• Aim of the exercise: Quote exactly the lines between the line containing "Reconstruct the object" and the line containing "const CUFF_FOAM = 15;", counting those two lines as part of the range. Leave the rest out.

• Data for processing:
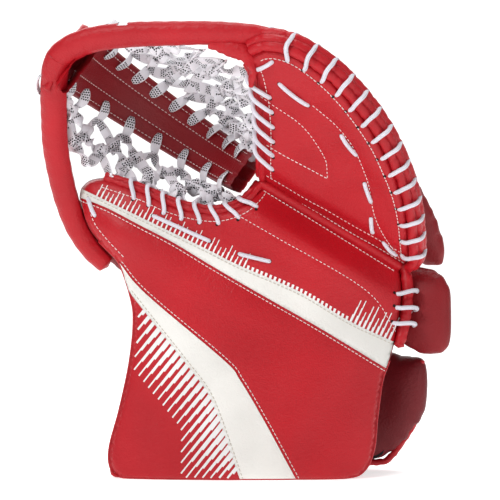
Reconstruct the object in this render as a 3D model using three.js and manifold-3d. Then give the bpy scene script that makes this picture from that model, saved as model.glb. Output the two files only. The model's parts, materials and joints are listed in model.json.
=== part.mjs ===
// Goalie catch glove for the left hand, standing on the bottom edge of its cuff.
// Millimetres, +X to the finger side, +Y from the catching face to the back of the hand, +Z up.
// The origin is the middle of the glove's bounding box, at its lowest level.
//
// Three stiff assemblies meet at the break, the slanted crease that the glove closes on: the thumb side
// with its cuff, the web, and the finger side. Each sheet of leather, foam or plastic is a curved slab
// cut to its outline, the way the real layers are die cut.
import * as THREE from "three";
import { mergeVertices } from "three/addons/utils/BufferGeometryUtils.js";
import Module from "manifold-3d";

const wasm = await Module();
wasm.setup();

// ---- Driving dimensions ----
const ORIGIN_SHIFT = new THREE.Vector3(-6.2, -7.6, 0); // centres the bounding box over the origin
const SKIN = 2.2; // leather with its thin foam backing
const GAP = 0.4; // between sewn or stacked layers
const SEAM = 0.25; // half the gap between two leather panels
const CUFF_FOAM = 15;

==

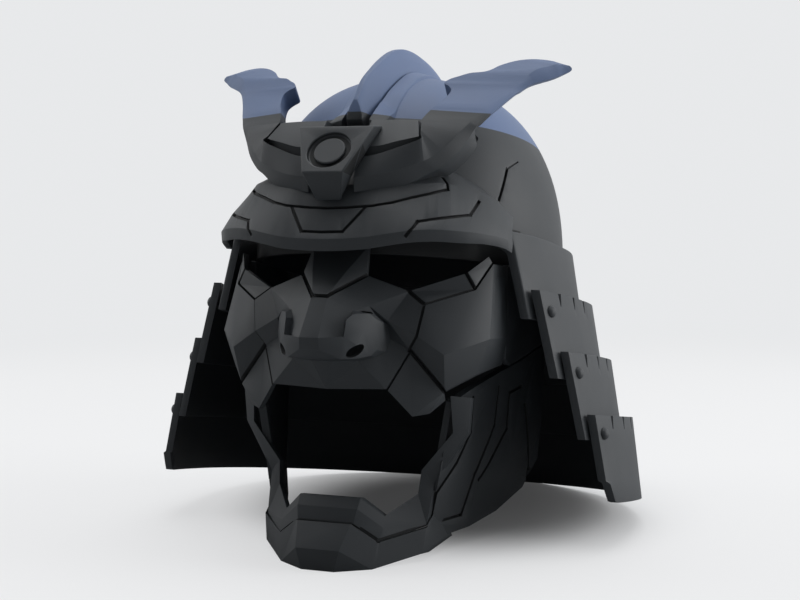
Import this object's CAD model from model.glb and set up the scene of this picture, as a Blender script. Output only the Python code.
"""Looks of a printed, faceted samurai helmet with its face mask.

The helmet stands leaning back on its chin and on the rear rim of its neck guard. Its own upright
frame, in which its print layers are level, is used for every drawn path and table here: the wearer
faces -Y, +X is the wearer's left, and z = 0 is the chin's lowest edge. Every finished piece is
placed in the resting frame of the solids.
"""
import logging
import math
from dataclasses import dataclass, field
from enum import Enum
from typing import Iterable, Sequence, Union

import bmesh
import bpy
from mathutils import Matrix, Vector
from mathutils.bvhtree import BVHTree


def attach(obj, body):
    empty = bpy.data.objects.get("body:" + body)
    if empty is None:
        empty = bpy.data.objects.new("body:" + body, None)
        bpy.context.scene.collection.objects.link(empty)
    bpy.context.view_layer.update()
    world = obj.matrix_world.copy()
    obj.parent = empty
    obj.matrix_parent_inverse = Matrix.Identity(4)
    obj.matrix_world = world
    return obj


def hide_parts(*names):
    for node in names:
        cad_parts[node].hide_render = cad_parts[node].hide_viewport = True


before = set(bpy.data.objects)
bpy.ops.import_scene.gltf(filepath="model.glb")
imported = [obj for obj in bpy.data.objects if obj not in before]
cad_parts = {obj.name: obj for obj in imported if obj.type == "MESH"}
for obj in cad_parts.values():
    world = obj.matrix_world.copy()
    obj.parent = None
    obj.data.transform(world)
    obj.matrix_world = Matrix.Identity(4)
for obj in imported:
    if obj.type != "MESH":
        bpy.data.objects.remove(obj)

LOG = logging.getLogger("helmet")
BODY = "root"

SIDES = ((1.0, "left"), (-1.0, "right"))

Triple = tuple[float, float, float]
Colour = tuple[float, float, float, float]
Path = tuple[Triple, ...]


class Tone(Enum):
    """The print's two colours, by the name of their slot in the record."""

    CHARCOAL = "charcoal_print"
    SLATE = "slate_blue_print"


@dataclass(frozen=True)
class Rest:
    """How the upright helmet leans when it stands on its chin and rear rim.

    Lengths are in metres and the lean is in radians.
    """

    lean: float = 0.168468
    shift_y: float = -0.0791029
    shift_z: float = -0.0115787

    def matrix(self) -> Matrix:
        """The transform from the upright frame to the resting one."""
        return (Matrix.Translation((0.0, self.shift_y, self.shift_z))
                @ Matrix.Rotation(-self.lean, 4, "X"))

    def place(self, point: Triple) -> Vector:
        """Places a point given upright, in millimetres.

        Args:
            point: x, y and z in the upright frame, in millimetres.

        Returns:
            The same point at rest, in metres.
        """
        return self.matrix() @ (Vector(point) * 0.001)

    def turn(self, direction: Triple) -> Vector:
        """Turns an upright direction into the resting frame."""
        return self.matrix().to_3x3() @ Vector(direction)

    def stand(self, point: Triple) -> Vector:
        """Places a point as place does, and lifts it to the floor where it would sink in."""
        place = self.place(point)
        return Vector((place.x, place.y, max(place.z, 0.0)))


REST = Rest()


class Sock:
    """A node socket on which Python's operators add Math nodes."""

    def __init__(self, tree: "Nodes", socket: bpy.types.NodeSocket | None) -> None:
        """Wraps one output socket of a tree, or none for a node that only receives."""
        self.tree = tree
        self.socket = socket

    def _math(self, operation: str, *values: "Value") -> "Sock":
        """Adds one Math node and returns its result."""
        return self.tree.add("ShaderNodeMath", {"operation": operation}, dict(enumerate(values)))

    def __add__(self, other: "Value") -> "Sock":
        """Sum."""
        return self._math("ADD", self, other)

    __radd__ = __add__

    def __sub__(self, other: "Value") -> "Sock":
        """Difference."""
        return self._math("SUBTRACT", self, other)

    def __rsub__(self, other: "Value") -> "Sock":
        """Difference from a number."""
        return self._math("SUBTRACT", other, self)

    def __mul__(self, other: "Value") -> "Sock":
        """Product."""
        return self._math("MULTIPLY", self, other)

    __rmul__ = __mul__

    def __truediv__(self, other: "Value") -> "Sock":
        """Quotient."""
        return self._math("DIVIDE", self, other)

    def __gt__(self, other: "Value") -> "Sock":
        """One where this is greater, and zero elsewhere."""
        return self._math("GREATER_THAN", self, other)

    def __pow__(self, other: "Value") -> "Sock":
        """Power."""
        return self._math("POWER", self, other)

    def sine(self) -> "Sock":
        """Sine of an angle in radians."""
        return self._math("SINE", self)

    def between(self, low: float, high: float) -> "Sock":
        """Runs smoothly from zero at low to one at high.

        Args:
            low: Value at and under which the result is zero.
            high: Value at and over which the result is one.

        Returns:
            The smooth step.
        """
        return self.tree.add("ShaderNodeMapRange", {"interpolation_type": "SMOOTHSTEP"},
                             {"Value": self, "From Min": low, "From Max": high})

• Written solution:
Reconstruct the object in this render as a 3D model using three.js and manifold-3d. Then give the bpy scene script that makes this picture from that model, saved as model.glb. Output the two files only. The model's parts, materials and joints are listed in model.json.
=== part.mjs ===
// Goalie catch glove for the left hand, standing on the bottom edge of its cuff.
// Millimetres, +X to the finger side, +Y from the catching face to the back of the hand, +Z up.
// The origin is the middle of the glove's bounding box, at its lowest level.
//
// Three stiff assemblies meet at the break, the slanted crease that the glove closes on: the thumb side
// with its cuff, the web, and the finger side. Each sheet of leather, foam or plastic is a curved slab
// cut to its outline, the way the real layers are die cut.
import * as THREE from "three";
import { mergeVertices } from "three/addons/utils/BufferGeometryUtils.js";
import Module from "manifold-3d";

const wasm = await Module();
wasm.setup();

// ---- Driving dimensions ----
const ORIGIN_SHIFT = new THREE.Vector3(-6.2, -7.6, 0); // centres the bounding box over the origin
const SKIN = 2.2; // leather with its thin foam backing
const GAP = 0.4; // between sewn or stacked layers
const SEAM = 0.25; // half the gap between two leather panels
const CUFF_FOAM = 15;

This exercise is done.